Copy every line of the listing that holds the string "joints".

SUPPLIED DATA:
+ + + + + + +

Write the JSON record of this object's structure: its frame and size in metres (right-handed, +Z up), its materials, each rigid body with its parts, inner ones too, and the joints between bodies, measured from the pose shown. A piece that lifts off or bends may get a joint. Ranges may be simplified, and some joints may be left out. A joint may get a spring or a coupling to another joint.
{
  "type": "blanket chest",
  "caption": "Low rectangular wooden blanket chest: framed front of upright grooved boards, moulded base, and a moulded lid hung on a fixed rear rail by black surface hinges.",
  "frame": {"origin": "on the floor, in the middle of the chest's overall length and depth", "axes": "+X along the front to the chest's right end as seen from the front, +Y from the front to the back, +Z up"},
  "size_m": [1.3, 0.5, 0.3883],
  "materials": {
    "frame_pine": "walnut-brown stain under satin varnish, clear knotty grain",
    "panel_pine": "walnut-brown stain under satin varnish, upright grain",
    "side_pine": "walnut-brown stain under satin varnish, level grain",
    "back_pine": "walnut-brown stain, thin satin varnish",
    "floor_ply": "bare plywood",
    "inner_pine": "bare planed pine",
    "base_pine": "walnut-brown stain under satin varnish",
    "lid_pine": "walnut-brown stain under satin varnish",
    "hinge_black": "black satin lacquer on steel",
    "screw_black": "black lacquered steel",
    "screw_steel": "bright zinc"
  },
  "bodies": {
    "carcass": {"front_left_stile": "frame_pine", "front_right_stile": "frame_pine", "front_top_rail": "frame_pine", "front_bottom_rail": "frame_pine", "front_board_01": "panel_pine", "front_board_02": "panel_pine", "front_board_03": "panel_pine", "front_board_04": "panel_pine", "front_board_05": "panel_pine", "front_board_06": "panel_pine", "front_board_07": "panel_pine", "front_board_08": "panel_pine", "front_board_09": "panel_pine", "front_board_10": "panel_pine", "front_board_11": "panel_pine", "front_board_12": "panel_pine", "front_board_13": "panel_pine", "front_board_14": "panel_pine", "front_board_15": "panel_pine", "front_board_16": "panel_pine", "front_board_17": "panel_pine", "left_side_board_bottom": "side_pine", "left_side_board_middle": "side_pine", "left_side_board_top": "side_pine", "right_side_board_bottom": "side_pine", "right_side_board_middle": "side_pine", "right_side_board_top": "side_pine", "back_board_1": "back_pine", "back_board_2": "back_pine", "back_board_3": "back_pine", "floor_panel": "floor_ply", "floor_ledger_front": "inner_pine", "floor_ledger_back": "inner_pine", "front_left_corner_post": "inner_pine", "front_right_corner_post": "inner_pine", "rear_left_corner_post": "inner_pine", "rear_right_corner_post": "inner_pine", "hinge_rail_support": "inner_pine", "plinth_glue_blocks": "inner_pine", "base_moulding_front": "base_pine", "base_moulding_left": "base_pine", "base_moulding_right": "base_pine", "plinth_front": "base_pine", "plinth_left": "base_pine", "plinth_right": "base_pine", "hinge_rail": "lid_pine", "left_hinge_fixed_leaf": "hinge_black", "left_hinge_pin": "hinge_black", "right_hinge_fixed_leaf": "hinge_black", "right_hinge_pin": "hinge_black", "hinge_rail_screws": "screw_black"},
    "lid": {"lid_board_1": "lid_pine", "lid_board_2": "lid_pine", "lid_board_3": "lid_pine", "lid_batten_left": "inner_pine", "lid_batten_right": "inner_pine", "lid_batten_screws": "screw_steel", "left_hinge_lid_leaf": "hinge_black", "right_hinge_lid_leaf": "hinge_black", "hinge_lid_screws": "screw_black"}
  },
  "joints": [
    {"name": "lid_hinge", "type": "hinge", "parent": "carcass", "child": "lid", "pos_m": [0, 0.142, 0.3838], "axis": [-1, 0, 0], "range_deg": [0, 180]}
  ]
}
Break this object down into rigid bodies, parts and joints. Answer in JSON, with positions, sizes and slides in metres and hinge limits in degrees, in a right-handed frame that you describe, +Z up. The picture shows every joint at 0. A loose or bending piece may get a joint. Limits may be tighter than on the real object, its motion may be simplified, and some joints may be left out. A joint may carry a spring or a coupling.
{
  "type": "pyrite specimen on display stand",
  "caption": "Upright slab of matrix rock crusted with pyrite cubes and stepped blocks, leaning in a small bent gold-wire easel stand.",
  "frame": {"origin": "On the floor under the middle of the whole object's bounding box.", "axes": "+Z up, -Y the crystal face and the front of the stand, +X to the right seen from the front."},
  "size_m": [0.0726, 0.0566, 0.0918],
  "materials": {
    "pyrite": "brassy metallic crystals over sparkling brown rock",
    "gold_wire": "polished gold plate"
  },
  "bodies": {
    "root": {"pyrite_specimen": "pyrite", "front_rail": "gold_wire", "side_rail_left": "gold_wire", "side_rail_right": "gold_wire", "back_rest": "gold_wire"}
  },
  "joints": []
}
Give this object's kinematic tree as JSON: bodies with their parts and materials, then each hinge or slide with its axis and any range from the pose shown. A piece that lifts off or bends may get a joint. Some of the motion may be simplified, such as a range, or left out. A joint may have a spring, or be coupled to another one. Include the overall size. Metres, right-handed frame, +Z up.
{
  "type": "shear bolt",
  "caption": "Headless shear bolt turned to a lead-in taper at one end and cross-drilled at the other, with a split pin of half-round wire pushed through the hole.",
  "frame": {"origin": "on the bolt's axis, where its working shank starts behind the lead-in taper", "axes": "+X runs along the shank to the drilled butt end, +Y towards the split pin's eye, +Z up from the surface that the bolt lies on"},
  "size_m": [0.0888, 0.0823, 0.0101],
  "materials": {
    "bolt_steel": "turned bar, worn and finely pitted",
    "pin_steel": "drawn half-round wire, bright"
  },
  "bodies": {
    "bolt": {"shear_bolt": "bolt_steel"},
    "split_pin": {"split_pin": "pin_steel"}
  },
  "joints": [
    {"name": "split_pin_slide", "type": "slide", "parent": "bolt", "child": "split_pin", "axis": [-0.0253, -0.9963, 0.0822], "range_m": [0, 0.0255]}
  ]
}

+ + + + + + +

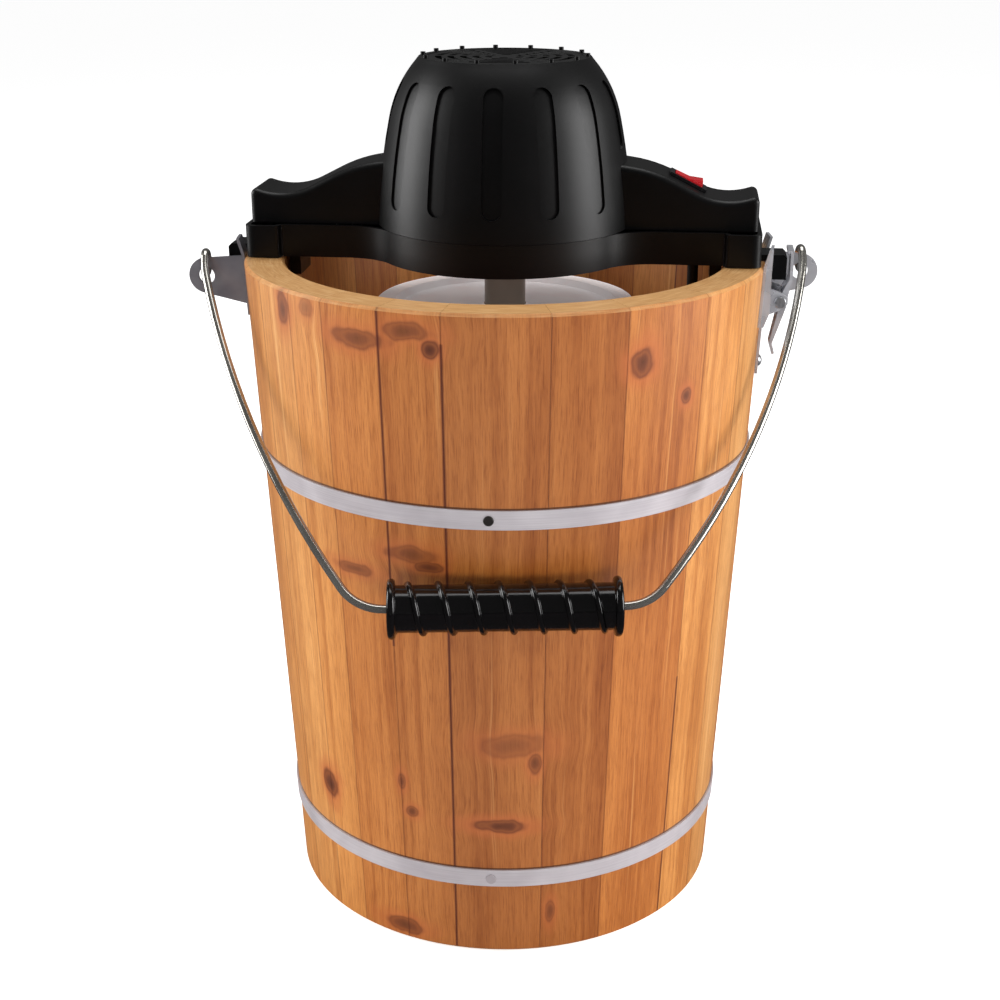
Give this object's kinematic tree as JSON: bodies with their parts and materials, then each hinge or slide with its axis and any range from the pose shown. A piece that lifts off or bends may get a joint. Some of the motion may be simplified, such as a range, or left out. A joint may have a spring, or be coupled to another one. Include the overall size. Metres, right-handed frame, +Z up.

+ + + + + + +

TASK OUTPUT:
Write the JSON record of this object's structure: its frame and size in metres (right-handed, +Z up), its materials, each rigid body with its parts, inner ones too, and the joints between bodies, measured from the pose shown. A piece that lifts off or bends may get a joint. Ranges may be simplified, and some joints may be left out. A joint may get a spring or a coupling to another joint.
  "joints": [
Break this object down into rigid bodies, parts and joints. Answer in JSON, with positions, sizes and slides in metres and hinge limits in degrees, in a right-handed frame that you describe, +Z up. The picture shows every joint at 0. A loose or bending piece may get a joint. Limits may be tighter than on the real object, its motion may be simplified, and some joints may be left out. A joint may carry a spring or a coupling.
  "joints": []
  "joints": [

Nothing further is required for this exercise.